Awards: 2019 NCDC Golden Cones - Best Use of Space
Special thanks to our sponsors in their various efforts to help make PARK(ing) Day happen. GBI Nashville / Knoll / Signcraft / Solomon Builders / Vistagreen
WE ARE WILD
Cheekwood Botanical Garden & Museum of Art / 2019
The theme for Cheekwood’s most recent exhibition was Storybook Houses. Our playhouse was based on the classic children’s book “Where the Wild Things Are” by Maurice Sendak. The playhouse consisted of a Wild Thing head constructed of a geodesic dome sheathed in plywood and rope, along with a boat that allowed children to sail into the land of the Wild Things.

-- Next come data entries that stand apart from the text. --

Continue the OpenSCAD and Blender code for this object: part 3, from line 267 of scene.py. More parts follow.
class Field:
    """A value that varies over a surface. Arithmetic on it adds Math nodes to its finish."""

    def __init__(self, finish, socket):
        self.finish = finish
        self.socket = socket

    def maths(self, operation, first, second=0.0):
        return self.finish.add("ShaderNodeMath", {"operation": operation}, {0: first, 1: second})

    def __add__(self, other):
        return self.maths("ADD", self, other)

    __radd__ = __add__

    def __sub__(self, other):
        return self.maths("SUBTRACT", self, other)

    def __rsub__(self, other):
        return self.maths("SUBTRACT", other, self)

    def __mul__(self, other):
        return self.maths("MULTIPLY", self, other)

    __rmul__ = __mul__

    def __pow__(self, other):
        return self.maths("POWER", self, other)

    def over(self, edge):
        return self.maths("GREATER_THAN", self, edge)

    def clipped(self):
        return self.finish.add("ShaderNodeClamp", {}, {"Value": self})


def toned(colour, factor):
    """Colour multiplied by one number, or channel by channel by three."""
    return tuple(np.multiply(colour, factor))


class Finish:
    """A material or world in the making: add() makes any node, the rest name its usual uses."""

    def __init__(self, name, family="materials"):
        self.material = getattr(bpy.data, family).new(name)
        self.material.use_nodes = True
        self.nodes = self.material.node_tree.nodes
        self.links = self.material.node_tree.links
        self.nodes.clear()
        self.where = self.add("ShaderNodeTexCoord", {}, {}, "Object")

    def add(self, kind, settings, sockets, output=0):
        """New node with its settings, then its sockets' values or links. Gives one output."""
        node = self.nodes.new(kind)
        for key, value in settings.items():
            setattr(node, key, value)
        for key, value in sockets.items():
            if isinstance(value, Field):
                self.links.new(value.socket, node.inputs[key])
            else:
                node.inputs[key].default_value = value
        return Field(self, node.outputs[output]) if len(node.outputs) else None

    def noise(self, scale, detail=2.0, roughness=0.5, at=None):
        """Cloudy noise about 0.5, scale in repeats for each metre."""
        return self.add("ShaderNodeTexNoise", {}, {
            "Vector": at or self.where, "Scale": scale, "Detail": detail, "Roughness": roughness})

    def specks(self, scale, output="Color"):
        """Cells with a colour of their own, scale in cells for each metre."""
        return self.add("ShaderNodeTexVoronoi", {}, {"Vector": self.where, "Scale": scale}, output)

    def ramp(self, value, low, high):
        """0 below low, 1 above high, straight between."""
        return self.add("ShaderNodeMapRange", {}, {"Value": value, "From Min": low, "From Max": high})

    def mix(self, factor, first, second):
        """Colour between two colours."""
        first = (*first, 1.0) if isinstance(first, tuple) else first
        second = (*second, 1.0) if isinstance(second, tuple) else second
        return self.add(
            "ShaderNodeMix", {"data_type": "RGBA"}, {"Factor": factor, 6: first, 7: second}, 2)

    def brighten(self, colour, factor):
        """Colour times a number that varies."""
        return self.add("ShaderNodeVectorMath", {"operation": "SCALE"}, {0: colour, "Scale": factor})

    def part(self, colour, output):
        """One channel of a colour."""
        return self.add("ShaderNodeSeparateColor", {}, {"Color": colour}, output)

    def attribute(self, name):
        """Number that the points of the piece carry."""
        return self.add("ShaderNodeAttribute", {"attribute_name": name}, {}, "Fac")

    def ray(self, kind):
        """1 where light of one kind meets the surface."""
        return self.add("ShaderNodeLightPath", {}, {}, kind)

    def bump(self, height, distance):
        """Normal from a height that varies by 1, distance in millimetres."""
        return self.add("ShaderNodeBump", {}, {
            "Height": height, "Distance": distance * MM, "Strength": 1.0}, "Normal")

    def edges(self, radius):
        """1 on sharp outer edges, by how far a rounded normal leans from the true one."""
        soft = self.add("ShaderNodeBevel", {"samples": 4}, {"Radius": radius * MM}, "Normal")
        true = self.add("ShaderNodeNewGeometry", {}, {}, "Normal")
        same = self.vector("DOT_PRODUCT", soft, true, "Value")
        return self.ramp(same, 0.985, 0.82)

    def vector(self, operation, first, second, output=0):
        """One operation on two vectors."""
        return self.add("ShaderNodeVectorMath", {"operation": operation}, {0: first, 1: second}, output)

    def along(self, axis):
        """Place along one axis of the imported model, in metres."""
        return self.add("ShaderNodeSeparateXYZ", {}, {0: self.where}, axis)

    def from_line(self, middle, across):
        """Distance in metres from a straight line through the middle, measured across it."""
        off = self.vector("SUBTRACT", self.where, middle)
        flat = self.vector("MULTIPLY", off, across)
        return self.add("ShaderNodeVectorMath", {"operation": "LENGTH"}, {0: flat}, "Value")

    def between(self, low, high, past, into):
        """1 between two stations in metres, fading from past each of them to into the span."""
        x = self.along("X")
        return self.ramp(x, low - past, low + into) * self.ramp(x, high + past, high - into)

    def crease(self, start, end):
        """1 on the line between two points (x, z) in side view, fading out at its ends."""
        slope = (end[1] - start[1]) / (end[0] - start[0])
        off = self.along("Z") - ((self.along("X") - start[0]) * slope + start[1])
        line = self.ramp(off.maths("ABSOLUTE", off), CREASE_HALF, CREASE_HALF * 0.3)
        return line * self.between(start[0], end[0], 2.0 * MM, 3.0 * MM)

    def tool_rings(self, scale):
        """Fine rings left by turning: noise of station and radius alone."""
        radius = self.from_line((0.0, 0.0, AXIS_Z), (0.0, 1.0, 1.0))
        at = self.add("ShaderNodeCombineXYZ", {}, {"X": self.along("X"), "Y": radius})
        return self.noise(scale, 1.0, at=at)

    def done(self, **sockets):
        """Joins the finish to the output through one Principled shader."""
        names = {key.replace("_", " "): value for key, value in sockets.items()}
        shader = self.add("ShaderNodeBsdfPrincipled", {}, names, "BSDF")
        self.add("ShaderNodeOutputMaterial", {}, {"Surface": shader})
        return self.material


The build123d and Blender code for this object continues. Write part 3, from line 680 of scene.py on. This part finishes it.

Special thanks to Solomon Builders and Brian Somerville for helping to bring the Wild Thing to life.
what’s your platform?
PARK(ing) Day 2017
For PARK(ing) Day, we designed a system of modular boxes that could be transformed into different platforms to serve the community. The boxes were rearranged every two hours to host a new program. The activities included a yoga studio, a lunch counter to feed the homeless, a walk-up clinic, and a stage for a live music performance.
Awards: 2017 NCDC Golden Cones - People's Choice Award, Best Use of Space, Best Overall
Kyubu Japanese Playhouse
Cheekwood Botanical Garden & Museum of Art / 2016
For the third installation designed by employees of the firm, a playhouse inspired by the international travels of a family visiting 19th century Japan. The construction studies order and spatial relationships inspired by Japanese tradition.
Cheekwood Botanical Garden & Museum of Art / 2014
For the second installation, employees of the firm designed an interactive and inhabitable beehive to accompany an exhibit of larger-than-life insect sculptures at a Cheekwood.
Cheekwood Botanical Garden & Museum of Art / 2012
For the first project at Cheekwood, our team constructed a treehouse—under a very tight deadline—in the form of a huge fish based on the children’s book The Rainbow Fish, covered with several thousand CDs as its outer scales. The firm was one of only two invited back for an encore treehouse two years later at Cheekwood; it would be known as The Hive.